• **AIM**:
Nothing should be output except the lines from the one containing "make_body_panels()" through the one containing "before = set(bpy.data.objects)", both ends included, each repeated exactly.

• **SUPPLIED MATERIAL**:

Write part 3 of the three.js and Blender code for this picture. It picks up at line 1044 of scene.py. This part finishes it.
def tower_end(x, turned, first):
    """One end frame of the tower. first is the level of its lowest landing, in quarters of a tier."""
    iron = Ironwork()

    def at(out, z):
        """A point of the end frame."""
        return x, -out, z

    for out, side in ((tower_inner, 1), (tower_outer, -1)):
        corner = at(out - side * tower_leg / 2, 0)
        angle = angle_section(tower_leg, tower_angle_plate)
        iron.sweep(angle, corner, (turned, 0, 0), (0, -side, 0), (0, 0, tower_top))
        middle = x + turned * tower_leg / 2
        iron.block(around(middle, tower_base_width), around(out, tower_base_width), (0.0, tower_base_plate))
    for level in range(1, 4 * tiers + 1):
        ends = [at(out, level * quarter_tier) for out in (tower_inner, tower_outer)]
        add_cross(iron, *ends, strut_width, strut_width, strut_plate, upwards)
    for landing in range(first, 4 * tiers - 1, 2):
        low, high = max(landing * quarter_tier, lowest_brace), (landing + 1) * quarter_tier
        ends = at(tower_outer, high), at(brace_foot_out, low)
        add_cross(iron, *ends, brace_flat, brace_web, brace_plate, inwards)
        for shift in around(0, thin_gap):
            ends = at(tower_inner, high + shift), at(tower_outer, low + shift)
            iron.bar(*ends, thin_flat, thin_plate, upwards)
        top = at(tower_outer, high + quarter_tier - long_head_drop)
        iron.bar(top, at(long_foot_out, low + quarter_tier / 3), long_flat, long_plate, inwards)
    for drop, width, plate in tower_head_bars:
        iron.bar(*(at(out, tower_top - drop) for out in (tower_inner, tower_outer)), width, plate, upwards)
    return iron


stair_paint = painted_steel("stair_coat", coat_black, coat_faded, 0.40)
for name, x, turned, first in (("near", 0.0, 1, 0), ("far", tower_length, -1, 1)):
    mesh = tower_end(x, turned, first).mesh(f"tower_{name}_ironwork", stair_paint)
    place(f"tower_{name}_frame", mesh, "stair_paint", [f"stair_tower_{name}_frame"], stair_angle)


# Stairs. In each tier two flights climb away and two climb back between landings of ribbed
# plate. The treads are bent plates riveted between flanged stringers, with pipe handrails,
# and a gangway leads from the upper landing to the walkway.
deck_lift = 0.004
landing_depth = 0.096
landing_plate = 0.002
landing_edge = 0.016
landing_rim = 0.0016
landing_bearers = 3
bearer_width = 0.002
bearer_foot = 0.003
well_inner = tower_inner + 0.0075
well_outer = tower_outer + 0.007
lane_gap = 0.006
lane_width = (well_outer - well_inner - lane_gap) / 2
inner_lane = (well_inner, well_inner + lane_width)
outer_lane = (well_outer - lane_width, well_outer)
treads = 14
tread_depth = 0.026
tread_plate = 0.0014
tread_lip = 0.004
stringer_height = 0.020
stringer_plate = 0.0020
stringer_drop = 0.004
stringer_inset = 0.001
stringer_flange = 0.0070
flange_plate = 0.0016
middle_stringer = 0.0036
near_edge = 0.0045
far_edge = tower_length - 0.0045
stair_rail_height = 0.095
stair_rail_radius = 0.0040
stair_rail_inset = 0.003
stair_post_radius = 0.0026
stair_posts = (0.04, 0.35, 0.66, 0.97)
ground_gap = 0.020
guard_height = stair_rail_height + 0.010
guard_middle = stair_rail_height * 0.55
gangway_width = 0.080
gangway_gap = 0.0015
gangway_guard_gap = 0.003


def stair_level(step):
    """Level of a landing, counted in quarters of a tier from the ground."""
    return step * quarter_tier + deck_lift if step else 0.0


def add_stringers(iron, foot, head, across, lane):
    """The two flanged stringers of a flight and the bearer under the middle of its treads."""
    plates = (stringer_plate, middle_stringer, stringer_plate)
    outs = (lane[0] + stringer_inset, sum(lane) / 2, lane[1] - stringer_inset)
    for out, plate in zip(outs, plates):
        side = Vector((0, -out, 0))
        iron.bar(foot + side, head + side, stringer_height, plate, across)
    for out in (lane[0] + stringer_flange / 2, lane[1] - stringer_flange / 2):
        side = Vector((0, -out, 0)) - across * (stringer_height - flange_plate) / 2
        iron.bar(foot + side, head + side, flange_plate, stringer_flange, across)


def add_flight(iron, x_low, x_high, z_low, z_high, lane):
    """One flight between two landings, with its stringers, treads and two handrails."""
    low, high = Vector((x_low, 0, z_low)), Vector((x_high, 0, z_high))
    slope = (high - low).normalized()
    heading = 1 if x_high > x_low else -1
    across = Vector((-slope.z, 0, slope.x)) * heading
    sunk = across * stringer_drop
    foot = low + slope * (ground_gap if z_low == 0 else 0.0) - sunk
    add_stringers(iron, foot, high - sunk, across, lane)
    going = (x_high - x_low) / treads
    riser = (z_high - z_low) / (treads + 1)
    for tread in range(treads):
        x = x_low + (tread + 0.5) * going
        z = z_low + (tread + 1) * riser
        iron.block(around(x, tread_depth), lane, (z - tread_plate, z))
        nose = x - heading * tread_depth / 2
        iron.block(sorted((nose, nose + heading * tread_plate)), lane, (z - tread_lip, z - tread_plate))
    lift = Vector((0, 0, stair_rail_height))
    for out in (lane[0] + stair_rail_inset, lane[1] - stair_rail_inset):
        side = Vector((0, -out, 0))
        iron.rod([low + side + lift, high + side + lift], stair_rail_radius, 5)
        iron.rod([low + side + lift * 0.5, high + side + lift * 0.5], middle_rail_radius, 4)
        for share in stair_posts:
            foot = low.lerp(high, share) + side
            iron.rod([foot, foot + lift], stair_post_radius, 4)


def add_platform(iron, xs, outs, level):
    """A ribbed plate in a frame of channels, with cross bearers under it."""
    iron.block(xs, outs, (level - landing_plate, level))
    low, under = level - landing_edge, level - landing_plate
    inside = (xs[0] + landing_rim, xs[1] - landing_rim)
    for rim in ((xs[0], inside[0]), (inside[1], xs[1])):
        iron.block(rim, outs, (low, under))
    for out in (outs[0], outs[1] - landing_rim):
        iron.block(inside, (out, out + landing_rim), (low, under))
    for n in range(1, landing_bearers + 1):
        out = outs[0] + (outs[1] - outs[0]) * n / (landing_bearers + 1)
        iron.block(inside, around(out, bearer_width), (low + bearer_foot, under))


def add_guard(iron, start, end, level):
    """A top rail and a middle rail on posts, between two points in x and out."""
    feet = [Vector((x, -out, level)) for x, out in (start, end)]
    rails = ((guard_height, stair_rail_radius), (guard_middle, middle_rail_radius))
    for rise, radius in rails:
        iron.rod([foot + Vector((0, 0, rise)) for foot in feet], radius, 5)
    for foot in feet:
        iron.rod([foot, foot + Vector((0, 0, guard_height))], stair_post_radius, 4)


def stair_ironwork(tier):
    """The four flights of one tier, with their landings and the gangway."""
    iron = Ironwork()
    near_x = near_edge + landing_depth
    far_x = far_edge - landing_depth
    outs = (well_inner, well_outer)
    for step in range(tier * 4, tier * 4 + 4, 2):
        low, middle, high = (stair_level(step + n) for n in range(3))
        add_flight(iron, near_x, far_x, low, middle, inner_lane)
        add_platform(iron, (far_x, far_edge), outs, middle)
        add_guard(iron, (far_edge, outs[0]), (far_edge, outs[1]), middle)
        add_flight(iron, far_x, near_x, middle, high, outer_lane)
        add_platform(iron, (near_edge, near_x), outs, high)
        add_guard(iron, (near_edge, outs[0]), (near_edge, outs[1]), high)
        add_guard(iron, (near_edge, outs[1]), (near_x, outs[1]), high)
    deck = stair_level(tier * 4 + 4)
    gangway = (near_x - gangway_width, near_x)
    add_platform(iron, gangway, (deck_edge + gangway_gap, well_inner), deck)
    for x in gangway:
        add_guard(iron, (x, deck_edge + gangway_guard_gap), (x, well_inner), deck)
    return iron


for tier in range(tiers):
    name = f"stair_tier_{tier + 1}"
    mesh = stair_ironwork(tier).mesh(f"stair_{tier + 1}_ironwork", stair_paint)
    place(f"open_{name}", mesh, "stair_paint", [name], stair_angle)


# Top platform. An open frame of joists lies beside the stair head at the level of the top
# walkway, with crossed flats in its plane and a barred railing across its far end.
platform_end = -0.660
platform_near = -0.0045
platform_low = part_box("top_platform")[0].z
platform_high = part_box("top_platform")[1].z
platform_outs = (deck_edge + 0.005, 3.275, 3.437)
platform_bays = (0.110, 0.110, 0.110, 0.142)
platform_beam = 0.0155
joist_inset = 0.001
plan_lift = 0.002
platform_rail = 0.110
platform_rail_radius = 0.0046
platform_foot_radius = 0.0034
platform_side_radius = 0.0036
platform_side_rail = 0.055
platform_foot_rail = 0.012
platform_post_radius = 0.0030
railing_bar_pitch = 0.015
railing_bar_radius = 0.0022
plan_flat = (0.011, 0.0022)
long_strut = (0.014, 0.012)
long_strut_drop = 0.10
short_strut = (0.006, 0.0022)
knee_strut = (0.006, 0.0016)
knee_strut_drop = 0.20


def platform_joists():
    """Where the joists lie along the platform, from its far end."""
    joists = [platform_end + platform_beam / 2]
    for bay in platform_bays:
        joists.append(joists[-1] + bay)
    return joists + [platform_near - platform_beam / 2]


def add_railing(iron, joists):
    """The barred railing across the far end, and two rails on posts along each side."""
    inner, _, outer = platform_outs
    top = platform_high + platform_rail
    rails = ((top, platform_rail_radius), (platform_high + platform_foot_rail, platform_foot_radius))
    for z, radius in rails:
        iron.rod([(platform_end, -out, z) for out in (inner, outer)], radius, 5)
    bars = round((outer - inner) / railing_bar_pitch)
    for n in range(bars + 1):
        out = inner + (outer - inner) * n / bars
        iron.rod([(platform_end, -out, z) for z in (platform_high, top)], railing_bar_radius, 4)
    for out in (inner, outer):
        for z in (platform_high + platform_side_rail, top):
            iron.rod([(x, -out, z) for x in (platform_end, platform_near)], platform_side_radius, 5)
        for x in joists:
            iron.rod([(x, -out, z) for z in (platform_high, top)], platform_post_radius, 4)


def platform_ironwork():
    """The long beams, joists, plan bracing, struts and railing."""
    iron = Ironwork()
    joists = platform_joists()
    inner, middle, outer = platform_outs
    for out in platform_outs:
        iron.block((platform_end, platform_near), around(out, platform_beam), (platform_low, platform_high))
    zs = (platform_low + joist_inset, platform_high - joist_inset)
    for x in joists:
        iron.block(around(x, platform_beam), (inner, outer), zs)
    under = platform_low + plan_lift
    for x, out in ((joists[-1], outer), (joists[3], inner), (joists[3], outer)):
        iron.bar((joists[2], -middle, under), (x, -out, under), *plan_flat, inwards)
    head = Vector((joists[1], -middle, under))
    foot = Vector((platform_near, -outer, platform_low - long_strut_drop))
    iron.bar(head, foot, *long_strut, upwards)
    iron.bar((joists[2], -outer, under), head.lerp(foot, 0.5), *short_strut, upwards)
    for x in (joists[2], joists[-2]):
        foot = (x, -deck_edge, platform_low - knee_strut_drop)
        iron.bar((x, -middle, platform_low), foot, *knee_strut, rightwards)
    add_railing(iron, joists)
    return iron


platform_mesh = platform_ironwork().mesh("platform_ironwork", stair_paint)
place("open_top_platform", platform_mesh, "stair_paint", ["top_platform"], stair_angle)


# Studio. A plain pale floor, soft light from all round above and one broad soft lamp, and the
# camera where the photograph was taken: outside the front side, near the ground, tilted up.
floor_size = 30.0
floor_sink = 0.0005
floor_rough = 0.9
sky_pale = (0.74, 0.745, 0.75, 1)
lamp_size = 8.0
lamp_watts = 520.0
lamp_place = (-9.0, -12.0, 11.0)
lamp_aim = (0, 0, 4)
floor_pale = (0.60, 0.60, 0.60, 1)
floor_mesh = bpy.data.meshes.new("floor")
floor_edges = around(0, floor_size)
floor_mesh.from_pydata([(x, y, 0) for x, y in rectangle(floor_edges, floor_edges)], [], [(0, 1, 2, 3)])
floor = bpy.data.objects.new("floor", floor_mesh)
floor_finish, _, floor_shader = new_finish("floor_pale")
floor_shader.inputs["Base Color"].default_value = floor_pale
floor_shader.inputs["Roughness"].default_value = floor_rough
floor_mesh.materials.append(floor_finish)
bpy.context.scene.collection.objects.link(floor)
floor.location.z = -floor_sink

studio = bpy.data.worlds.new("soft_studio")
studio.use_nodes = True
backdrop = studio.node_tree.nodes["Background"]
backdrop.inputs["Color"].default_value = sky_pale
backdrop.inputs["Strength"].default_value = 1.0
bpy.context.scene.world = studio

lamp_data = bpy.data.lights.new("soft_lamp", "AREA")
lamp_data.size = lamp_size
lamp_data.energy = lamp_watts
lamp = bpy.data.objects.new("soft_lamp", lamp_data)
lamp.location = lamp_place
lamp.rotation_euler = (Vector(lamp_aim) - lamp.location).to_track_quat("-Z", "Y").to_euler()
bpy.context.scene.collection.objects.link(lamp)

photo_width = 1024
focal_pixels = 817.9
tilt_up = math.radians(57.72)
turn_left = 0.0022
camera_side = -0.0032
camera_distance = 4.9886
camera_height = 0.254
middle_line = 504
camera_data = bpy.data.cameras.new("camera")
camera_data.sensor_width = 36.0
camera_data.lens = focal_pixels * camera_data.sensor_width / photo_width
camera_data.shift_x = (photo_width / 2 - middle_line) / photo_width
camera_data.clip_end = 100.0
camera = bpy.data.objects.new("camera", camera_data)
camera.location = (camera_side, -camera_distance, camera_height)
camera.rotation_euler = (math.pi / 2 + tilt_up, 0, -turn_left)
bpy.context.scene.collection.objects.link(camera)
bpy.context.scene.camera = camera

==

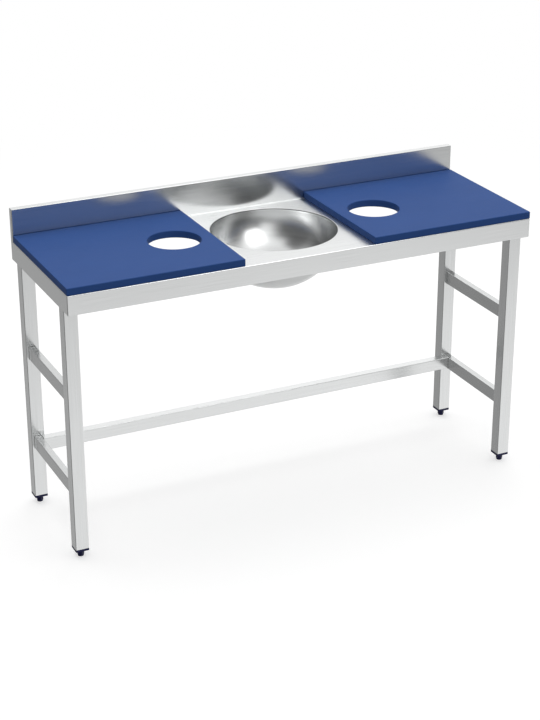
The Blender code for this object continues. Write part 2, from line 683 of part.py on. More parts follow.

--

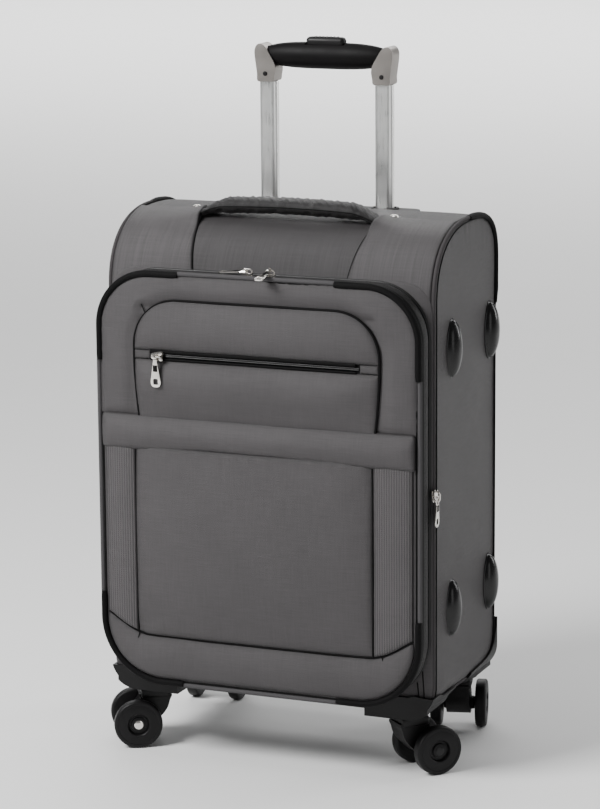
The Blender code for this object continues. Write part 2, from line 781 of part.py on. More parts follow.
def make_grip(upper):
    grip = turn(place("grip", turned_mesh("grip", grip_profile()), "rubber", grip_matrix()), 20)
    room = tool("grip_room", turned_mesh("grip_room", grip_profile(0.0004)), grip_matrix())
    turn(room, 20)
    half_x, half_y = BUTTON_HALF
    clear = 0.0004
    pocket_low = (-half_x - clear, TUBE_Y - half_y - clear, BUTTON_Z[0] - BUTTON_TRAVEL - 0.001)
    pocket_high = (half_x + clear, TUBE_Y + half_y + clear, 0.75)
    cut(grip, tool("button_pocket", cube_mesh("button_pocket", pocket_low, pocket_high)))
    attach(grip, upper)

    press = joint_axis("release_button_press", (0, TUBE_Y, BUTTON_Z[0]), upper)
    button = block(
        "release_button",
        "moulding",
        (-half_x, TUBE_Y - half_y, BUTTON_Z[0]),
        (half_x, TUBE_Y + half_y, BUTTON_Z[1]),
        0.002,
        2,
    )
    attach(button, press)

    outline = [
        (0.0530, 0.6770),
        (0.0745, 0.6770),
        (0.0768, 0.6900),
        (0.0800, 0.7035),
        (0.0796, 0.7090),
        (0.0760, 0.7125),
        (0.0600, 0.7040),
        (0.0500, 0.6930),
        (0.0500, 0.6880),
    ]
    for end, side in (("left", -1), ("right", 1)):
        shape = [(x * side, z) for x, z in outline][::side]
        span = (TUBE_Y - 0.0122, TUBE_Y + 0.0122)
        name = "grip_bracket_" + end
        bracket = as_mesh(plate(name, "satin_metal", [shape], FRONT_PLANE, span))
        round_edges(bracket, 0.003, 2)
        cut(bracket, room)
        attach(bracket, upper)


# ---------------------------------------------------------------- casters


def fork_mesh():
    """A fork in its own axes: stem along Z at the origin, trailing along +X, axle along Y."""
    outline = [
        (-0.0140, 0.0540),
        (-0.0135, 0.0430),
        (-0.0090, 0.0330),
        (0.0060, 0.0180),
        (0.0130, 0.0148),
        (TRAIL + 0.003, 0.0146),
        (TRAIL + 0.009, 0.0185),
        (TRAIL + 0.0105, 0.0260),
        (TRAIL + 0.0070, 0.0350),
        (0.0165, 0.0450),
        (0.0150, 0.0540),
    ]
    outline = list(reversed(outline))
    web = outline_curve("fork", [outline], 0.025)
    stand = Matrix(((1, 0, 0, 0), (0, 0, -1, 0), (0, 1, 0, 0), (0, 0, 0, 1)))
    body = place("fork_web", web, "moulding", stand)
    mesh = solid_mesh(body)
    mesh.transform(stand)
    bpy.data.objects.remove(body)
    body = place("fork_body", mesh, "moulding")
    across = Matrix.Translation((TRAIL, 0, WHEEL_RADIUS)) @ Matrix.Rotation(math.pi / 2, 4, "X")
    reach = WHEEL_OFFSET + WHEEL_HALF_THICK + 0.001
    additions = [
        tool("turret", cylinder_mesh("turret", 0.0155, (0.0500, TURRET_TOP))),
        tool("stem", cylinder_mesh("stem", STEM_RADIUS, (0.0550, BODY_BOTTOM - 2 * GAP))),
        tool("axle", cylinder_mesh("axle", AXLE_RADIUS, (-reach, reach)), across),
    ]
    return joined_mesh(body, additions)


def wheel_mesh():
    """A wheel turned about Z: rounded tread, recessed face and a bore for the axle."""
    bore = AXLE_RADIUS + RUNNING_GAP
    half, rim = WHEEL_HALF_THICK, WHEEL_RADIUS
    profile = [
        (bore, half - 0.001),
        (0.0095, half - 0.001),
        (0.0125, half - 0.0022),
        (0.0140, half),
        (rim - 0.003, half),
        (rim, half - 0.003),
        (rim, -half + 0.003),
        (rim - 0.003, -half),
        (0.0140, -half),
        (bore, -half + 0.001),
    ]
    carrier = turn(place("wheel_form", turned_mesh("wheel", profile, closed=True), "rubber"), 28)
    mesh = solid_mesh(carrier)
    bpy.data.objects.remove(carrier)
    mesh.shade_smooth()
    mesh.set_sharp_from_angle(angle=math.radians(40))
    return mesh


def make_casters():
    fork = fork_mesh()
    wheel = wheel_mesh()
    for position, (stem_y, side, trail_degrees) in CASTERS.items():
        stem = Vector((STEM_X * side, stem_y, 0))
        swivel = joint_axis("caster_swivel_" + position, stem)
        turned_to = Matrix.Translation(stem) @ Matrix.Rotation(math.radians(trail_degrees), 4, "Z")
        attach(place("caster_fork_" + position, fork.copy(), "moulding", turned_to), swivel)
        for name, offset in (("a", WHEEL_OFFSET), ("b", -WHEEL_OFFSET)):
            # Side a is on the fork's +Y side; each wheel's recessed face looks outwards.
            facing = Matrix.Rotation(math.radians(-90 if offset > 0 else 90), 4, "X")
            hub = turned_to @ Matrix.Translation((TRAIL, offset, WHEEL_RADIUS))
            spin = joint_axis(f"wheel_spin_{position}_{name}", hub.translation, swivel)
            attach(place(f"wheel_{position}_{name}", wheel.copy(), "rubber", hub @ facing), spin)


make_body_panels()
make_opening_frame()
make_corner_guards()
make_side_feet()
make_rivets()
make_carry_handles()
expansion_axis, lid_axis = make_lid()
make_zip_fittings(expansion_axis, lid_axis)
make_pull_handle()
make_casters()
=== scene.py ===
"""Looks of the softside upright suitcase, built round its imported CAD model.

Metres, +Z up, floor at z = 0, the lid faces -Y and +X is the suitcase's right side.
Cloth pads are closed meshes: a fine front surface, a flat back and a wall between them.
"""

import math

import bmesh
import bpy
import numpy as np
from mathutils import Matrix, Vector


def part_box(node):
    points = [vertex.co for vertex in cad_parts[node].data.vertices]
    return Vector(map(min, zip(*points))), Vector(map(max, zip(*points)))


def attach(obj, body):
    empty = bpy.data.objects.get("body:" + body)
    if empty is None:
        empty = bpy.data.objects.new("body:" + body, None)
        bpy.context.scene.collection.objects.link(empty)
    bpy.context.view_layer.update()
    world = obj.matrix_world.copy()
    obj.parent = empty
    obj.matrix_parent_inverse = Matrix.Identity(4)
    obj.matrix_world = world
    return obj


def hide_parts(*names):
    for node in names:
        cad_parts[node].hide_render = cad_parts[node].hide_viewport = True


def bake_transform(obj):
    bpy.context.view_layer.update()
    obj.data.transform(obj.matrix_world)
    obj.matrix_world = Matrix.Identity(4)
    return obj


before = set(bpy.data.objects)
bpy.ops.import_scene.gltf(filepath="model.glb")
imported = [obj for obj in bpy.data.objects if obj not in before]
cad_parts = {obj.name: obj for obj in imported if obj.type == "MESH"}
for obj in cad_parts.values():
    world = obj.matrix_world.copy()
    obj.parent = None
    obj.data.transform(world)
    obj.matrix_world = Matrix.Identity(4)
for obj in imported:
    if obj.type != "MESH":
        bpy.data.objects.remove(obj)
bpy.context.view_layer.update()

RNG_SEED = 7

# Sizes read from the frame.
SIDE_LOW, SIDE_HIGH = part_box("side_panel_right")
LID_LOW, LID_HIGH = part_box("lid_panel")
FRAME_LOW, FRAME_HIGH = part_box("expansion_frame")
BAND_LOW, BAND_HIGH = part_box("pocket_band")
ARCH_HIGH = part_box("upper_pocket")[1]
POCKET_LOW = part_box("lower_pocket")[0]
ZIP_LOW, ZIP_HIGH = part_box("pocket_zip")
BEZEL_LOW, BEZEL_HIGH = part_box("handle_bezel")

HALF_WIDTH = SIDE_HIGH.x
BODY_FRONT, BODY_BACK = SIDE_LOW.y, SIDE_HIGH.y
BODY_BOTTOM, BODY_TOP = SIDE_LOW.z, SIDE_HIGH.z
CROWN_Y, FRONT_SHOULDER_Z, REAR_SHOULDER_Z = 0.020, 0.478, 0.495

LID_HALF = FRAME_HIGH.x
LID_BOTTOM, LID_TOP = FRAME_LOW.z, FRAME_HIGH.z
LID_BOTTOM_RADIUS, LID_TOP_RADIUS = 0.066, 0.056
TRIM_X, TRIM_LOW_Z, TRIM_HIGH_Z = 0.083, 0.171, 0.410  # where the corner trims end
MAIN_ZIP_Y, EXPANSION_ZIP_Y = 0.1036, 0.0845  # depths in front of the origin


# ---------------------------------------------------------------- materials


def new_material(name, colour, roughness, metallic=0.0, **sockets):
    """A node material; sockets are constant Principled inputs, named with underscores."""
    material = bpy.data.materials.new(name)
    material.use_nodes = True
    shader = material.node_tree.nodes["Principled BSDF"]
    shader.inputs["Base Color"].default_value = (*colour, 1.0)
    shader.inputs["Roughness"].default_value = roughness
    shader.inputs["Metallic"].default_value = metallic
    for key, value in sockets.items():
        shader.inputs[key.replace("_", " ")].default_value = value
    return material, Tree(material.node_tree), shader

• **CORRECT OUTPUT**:
make_body_panels()
make_opening_frame()
make_corner_guards()
make_side_feet()
make_rivets()
make_carry_handles()
expansion_axis, lid_axis = make_lid()
make_zip_fittings(expansion_axis, lid_axis)
make_pull_handle()
make_casters()
=== scene.py ===
"""Looks of the softside upright suitcase, built round its imported CAD model.

Metres, +Z up, floor at z = 0, the lid faces -Y and +X is the suitcase's right side.
Cloth pads are closed meshes: a fine front surface, a flat back and a wall between them.
"""

import math

import bmesh
import bpy
import numpy as np
from mathutils import Matrix, Vector


def part_box(node):
    points = [vertex.co for vertex in cad_parts[node].data.vertices]
    return Vector(map(min, zip(*points))), Vector(map(max, zip(*points)))


def attach(obj, body):
    empty = bpy.data.objects.get("body:" + body)
    if empty is None:
        empty = bpy.data.objects.new("body:" + body, None)
        bpy.context.scene.collection.objects.link(empty)
    bpy.context.view_layer.update()
    world = obj.matrix_world.copy()
    obj.parent = empty
    obj.matrix_parent_inverse = Matrix.Identity(4)
    obj.matrix_world = world
    return obj


def hide_parts(*names):
    for node in names:
        cad_parts[node].hide_render = cad_parts[node].hide_viewport = True


def bake_transform(obj):
    bpy.context.view_layer.update()
    obj.data.transform(obj.matrix_world)
    obj.matrix_world = Matrix.Identity(4)
    return obj


before = set(bpy.data.objects)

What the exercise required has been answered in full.